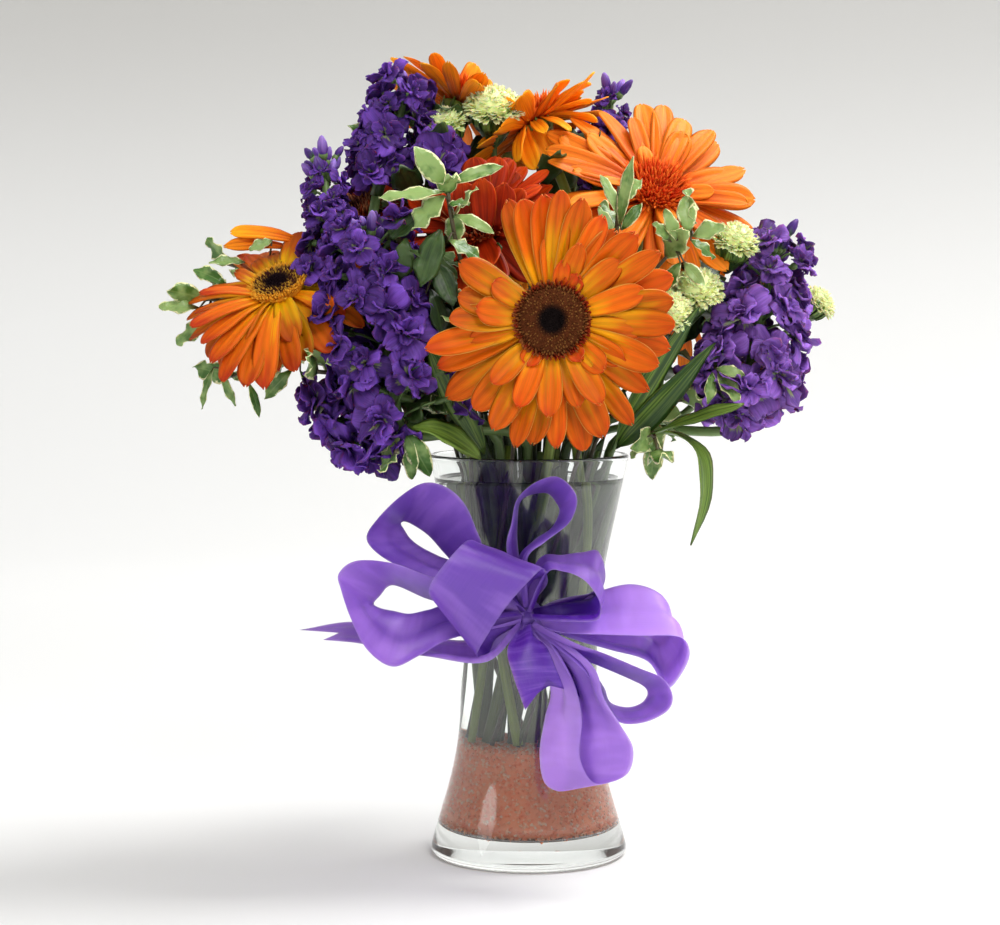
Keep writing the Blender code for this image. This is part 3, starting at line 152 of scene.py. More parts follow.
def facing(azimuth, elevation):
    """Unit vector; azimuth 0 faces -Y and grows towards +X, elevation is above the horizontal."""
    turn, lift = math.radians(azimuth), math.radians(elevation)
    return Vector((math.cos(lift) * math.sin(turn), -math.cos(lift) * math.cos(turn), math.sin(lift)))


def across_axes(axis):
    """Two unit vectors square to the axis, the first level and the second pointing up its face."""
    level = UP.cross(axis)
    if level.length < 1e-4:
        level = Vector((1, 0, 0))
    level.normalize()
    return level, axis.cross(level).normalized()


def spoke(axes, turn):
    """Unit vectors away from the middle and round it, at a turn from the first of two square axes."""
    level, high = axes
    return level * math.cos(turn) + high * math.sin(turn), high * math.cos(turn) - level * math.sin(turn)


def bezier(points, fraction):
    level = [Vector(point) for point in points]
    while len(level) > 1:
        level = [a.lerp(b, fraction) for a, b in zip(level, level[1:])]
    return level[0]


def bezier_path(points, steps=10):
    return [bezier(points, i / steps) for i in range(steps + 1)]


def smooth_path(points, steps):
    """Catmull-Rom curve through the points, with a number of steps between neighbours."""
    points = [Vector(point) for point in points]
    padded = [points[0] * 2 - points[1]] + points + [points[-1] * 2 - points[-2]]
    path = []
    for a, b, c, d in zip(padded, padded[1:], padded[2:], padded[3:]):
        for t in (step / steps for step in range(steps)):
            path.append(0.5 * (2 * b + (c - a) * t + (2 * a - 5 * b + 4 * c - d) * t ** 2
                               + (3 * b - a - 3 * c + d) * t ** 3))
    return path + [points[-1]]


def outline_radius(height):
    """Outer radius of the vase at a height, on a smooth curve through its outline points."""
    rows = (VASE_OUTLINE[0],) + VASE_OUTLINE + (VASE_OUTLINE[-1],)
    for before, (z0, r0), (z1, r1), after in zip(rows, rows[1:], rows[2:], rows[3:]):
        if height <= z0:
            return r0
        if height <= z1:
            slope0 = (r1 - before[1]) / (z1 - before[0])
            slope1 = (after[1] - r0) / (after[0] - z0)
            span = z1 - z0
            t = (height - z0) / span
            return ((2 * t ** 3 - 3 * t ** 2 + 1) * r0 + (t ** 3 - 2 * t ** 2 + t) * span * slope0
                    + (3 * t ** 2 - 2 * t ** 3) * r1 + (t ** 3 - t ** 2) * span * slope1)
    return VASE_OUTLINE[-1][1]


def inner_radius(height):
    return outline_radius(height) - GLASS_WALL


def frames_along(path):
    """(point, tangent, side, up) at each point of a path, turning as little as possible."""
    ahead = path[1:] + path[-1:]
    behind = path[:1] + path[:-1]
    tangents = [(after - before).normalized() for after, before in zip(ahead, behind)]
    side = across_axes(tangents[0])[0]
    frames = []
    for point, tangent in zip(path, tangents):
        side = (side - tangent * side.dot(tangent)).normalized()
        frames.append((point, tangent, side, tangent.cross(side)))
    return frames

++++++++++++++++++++

→ TASK TO COMPLETE
Repeat the material word for word, in full.

→ RESPONSE FOR THIS EXERCISE
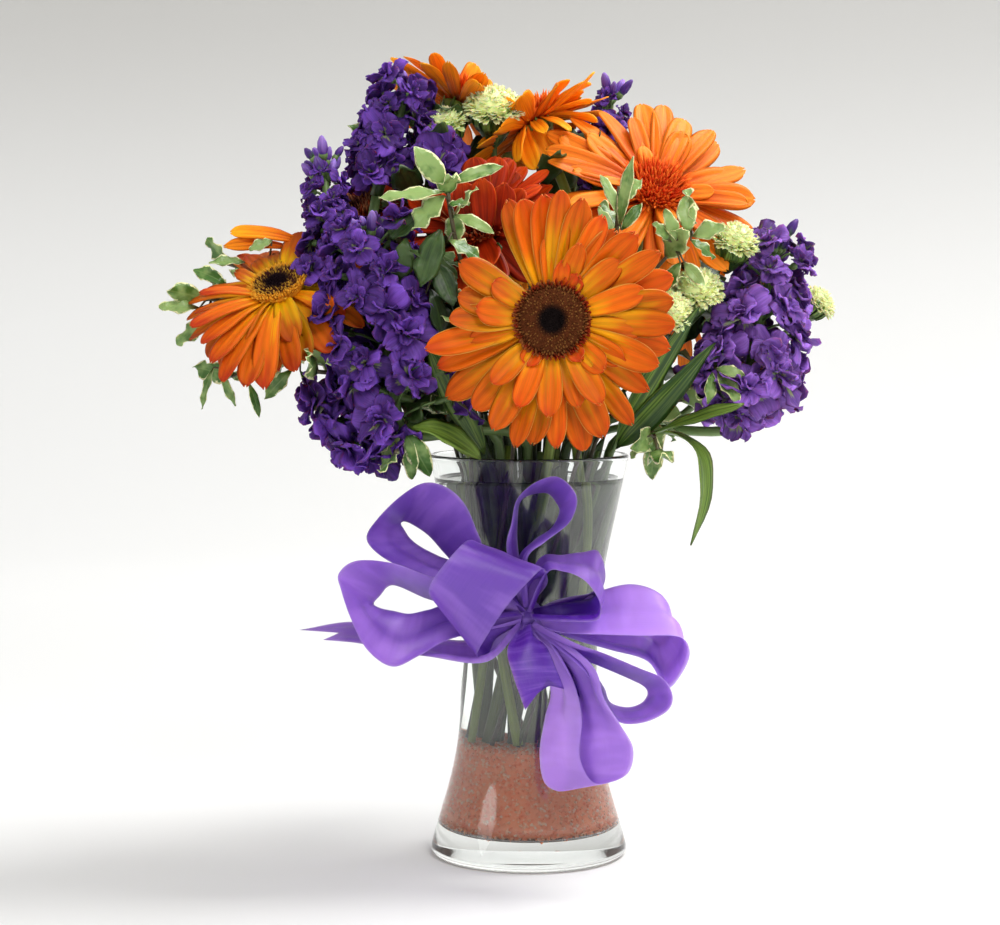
Keep writing the Blender code for this image. This is part 3, starting at line 152 of scene.py. More parts follow.
def facing(azimuth, elevation):
    """Unit vector; azimuth 0 faces -Y and grows towards +X, elevation is above the horizontal."""
    turn, lift = math.radians(azimuth), math.radians(elevation)
    return Vector((math.cos(lift) * math.sin(turn), -math.cos(lift) * math.cos(turn), math.sin(lift)))


def across_axes(axis):
    """Two unit vectors square to the axis, the first level and the second pointing up its face."""
    level = UP.cross(axis)
    if level.length < 1e-4:
        level = Vector((1, 0, 0))
    level.normalize()
    return level, axis.cross(level).normalized()


def spoke(axes, turn):
    """Unit vectors away from the middle and round it, at a turn from the first of two square axes."""
    level, high = axes
    return level * math.cos(turn) + high * math.sin(turn), high * math.cos(turn) - level * math.sin(turn)


def bezier(points, fraction):
    level = [Vector(point) for point in points]
    while len(level) > 1:
        level = [a.lerp(b, fraction) for a, b in zip(level, level[1:])]
    return level[0]


def bezier_path(points, steps=10):
    return [bezier(points, i / steps) for i in range(steps + 1)]


def smooth_path(points, steps):
    """Catmull-Rom curve through the points, with a number of steps between neighbours."""
    points = [Vector(point) for point in points]
    padded = [points[0] * 2 - points[1]] + points + [points[-1] * 2 - points[-2]]
    path = []
    for a, b, c, d in zip(padded, padded[1:], padded[2:], padded[3:]):
        for t in (step / steps for step in range(steps)):
            path.append(0.5 * (2 * b + (c - a) * t + (2 * a - 5 * b + 4 * c - d) * t ** 2
                               + (3 * b - a - 3 * c + d) * t ** 3))
    return path + [points[-1]]


def outline_radius(height):
    """Outer radius of the vase at a height, on a smooth curve through its outline points."""
    rows = (VASE_OUTLINE[0],) + VASE_OUTLINE + (VASE_OUTLINE[-1],)
    for before, (z0, r0), (z1, r1), after in zip(rows, rows[1:], rows[2:], rows[3:]):
        if height <= z0:
            return r0
        if height <= z1:
            slope0 = (r1 - before[1]) / (z1 - before[0])
            slope1 = (after[1] - r0) / (after[0] - z0)
            span = z1 - z0
            t = (height - z0) / span
            return ((2 * t ** 3 - 3 * t ** 2 + 1) * r0 + (t ** 3 - 2 * t ** 2 + t) * span * slope0
                    + (3 * t ** 2 - 2 * t ** 3) * r1 + (t ** 3 - t ** 2) * span * slope1)
    return VASE_OUTLINE[-1][1]


def inner_radius(height):
    return outline_radius(height) - GLASS_WALL


def frames_along(path):
    """(point, tangent, side, up) at each point of a path, turning as little as possible."""
    ahead = path[1:] + path[-1:]
    behind = path[:1] + path[:-1]
    tangents = [(after - before).normalized() for after, before in zip(ahead, behind)]
    side = across_axes(tangents[0])[0]
    frames = []
    for point, tangent in zip(path, tangents):
        side = (side - tangent * side.dot(tangent)).normalized()
        frames.append((point, tangent, side, tangent.cross(side)))
    return frames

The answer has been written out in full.